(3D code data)
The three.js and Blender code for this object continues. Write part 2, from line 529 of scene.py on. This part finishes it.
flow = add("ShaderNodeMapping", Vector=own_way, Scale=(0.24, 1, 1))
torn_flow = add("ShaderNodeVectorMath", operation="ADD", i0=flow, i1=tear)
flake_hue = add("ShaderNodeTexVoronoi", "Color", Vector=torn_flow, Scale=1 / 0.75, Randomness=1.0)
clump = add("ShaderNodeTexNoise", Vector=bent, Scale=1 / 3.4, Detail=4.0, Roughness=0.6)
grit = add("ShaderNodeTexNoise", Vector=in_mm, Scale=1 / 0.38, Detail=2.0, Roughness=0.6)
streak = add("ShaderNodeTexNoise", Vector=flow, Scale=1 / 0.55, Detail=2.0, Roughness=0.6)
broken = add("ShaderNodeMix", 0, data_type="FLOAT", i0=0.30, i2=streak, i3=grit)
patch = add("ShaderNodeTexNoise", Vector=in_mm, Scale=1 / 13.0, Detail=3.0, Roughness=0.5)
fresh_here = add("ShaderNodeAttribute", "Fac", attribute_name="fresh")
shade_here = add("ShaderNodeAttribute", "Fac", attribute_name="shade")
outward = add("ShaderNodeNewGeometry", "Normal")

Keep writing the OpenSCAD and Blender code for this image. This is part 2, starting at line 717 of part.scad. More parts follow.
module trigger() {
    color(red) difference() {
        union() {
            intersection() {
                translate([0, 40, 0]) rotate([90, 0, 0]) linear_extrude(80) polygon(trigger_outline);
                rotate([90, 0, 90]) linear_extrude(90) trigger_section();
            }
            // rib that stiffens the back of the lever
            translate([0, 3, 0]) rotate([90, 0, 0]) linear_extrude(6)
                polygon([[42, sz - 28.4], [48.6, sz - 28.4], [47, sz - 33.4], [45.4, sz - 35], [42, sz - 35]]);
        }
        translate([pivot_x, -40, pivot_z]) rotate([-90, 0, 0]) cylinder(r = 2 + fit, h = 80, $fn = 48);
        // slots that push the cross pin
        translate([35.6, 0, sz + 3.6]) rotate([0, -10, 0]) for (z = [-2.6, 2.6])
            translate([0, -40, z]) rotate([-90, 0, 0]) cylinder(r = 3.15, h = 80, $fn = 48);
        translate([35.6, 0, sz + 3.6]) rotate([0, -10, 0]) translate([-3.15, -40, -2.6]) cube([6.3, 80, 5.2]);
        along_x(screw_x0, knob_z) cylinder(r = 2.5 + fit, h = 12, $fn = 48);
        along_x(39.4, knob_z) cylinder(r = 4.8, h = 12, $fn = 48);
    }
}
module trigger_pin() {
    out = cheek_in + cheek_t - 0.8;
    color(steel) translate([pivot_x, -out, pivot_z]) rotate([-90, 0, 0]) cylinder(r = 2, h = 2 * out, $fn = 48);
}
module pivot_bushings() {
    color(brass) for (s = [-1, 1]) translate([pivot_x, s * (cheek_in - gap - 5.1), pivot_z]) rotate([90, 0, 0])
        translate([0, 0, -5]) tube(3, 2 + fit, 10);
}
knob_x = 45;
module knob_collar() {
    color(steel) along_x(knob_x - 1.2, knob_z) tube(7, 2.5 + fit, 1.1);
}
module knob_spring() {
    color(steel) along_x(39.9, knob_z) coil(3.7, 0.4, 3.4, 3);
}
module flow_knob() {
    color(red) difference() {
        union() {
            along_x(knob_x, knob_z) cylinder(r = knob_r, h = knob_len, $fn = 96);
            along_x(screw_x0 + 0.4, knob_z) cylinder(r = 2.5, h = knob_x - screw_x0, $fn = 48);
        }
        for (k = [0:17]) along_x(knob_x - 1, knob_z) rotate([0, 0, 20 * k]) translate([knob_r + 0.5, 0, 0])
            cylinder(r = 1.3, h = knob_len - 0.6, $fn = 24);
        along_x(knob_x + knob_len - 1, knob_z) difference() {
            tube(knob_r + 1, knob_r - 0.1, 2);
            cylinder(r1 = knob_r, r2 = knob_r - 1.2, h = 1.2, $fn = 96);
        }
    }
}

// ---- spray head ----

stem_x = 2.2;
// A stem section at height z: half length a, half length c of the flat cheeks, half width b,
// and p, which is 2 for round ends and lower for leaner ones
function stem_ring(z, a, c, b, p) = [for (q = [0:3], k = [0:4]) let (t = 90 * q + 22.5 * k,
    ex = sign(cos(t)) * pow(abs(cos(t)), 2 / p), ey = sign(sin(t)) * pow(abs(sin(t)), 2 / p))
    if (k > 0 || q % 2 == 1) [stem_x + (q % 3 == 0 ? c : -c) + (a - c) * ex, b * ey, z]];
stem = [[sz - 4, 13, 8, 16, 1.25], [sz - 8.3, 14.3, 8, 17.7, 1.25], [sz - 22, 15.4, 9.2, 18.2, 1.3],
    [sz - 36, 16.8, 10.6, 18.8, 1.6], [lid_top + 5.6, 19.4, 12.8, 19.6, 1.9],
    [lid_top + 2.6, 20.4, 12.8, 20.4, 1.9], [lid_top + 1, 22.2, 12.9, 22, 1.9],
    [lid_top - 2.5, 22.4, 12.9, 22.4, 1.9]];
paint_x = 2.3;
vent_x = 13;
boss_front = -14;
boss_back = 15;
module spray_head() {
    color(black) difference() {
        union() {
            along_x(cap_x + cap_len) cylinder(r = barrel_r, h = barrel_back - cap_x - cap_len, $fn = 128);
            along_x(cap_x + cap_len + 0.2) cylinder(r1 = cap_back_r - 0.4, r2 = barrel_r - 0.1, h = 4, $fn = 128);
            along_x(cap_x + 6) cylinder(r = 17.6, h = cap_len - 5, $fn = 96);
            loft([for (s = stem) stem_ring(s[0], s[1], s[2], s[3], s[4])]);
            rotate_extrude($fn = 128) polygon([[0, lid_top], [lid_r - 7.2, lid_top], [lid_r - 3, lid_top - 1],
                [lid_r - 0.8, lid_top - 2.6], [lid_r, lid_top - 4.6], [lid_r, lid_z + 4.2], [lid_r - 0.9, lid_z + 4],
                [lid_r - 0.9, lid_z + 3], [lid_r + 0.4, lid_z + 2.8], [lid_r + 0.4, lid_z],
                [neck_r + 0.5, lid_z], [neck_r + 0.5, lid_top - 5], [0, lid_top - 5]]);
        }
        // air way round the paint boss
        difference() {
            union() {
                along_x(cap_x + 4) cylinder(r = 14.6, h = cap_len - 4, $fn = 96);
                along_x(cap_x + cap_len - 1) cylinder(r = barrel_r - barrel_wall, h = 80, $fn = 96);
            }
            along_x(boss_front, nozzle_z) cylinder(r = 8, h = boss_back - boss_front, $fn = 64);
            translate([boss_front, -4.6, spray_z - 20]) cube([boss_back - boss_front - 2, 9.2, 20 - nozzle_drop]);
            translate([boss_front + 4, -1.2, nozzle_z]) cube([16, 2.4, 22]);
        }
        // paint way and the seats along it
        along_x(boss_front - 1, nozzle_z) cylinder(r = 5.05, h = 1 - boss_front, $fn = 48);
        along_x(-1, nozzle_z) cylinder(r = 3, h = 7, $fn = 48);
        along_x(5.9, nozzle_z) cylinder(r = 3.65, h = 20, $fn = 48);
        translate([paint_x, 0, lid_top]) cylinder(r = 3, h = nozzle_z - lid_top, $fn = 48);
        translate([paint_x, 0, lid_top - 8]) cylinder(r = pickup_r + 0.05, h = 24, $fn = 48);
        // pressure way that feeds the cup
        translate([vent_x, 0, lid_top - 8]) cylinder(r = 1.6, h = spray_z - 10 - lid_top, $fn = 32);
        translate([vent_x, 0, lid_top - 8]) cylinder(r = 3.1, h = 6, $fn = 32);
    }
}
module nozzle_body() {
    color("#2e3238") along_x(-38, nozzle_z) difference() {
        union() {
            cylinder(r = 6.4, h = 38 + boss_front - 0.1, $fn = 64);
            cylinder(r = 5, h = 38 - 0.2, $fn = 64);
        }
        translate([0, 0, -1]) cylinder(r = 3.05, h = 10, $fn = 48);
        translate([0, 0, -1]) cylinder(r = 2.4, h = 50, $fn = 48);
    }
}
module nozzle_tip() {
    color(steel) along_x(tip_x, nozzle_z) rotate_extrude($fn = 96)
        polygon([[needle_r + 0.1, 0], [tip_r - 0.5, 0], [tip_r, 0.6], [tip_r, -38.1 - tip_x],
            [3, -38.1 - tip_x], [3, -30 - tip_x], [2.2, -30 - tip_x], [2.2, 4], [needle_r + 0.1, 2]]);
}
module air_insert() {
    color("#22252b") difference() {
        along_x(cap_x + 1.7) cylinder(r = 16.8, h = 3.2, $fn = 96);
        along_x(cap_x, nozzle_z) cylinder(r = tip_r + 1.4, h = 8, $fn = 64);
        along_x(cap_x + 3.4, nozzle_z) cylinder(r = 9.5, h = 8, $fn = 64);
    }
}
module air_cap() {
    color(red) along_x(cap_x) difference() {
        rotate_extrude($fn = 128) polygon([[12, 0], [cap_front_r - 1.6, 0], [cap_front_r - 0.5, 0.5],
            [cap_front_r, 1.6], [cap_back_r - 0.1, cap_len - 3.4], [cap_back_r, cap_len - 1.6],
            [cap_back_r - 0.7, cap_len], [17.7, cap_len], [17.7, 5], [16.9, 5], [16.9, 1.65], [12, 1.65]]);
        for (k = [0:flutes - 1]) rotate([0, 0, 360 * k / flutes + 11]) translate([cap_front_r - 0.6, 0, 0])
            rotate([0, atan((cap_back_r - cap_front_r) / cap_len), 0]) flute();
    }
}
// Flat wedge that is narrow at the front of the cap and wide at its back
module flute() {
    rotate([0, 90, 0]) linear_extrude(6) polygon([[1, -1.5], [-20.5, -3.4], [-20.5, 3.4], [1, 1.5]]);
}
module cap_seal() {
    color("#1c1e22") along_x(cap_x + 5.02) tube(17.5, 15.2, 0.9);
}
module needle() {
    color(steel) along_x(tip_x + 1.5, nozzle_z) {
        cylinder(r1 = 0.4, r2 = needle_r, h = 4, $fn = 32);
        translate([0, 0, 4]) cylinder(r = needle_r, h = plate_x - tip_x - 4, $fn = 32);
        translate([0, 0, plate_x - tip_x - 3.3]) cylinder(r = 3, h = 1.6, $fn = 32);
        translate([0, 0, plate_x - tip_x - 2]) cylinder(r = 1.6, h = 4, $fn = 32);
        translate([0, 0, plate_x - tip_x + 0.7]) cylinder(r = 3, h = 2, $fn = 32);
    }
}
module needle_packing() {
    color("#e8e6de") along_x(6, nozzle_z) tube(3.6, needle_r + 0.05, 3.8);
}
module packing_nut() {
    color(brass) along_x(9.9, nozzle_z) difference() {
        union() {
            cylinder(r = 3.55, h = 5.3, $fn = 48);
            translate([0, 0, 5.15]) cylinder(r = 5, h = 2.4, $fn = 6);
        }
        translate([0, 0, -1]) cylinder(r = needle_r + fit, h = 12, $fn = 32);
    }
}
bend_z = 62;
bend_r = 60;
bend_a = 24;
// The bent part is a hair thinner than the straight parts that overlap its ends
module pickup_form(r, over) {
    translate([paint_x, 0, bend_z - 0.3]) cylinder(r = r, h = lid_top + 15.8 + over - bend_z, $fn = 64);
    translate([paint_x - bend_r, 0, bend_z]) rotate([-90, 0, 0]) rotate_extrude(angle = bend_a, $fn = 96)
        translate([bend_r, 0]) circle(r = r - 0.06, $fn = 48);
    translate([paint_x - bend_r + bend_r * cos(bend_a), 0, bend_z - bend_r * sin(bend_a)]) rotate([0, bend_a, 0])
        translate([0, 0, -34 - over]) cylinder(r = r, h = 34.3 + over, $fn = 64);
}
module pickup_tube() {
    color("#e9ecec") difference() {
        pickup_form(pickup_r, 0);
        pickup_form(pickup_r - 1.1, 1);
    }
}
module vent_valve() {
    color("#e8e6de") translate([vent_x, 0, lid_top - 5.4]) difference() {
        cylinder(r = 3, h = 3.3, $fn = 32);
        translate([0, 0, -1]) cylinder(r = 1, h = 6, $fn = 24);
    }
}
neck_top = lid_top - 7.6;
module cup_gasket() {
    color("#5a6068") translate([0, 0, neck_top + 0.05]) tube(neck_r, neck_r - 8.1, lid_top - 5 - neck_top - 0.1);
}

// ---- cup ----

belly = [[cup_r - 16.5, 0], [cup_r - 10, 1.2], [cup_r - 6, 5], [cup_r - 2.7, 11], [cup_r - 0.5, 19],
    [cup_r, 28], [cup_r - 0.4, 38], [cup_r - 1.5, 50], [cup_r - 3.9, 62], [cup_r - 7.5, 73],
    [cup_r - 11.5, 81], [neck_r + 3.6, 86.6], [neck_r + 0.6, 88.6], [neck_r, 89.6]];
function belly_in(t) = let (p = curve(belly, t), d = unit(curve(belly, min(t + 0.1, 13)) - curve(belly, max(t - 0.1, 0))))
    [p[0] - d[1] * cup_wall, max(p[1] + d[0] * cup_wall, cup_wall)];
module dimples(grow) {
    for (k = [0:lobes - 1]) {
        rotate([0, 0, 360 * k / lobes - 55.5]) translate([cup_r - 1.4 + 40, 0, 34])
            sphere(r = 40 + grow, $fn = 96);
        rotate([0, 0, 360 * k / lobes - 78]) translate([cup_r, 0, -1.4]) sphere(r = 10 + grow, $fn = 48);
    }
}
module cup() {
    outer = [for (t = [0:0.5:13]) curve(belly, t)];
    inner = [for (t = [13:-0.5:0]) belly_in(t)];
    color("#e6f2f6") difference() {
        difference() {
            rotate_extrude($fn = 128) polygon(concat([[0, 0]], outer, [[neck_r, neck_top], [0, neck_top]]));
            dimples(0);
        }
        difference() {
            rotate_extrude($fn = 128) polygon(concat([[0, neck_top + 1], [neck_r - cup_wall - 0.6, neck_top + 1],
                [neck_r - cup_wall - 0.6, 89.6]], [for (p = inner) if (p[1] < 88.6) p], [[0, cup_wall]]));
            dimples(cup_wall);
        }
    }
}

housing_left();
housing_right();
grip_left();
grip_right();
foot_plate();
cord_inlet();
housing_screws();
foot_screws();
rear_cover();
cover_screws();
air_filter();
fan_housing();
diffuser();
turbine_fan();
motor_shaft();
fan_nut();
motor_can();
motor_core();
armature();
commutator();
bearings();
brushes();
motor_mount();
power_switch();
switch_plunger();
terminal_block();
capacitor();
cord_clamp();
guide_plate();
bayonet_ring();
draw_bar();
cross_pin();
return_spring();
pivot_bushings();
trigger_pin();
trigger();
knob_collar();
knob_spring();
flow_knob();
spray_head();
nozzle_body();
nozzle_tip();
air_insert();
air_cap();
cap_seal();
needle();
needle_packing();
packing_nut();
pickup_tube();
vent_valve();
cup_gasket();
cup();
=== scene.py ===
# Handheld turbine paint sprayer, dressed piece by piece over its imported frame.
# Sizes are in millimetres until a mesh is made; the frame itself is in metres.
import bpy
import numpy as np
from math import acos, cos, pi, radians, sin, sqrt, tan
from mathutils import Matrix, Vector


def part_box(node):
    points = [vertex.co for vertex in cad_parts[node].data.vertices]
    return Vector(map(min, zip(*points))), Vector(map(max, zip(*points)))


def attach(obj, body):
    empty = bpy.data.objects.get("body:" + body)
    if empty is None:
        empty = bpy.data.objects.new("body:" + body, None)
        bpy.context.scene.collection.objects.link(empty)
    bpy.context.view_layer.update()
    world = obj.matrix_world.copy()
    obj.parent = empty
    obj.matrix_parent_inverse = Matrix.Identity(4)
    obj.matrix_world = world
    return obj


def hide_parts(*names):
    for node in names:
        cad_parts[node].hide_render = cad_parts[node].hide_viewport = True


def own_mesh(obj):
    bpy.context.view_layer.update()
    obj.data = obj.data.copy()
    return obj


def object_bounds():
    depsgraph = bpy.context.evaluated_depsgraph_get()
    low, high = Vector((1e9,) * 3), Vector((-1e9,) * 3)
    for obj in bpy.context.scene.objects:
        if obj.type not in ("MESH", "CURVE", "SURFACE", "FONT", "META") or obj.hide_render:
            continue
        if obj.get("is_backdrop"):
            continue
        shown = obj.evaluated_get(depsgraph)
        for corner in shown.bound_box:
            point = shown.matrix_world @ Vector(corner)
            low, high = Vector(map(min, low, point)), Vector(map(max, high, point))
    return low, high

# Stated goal
Extract exactly and only the span of lines that begins at the line containing "housing_left();" and ends at the line containing "points = [vertex.co".

# Finished task
housing_left();
housing_right();
grip_left();
grip_right();
foot_plate();
cord_inlet();
housing_screws();
foot_screws();
rear_cover();
cover_screws();
air_filter();
fan_housing();
diffuser();
turbine_fan();
motor_shaft();
fan_nut();
motor_can();
motor_core();
armature();
commutator();
bearings();
brushes();
motor_mount();
power_switch();
switch_plunger();
terminal_block();
capacitor();
cord_clamp();
guide_plate();
bayonet_ring();
draw_bar();
cross_pin();
return_spring();
pivot_bushings();
trigger_pin();
trigger();
knob_collar();
knob_spring();
flow_knob();
spray_head();
nozzle_body();
nozzle_tip();
air_insert();
air_cap();
cap_seal();
needle();
needle_packing();
packing_nut();
pickup_tube();
vent_valve();
cup_gasket();
cup();
=== scene.py ===
# Handheld turbine paint sprayer, dressed piece by piece over its imported frame.
# Sizes are in millimetres until a mesh is made; the frame itself is in metres.
import bpy
import numpy as np
from math import acos, cos, pi, radians, sin, sqrt, tan
from mathutils import Matrix, Vector


def part_box(node):
    points = [vertex.co for vertex in cad_parts[node].data.vertices]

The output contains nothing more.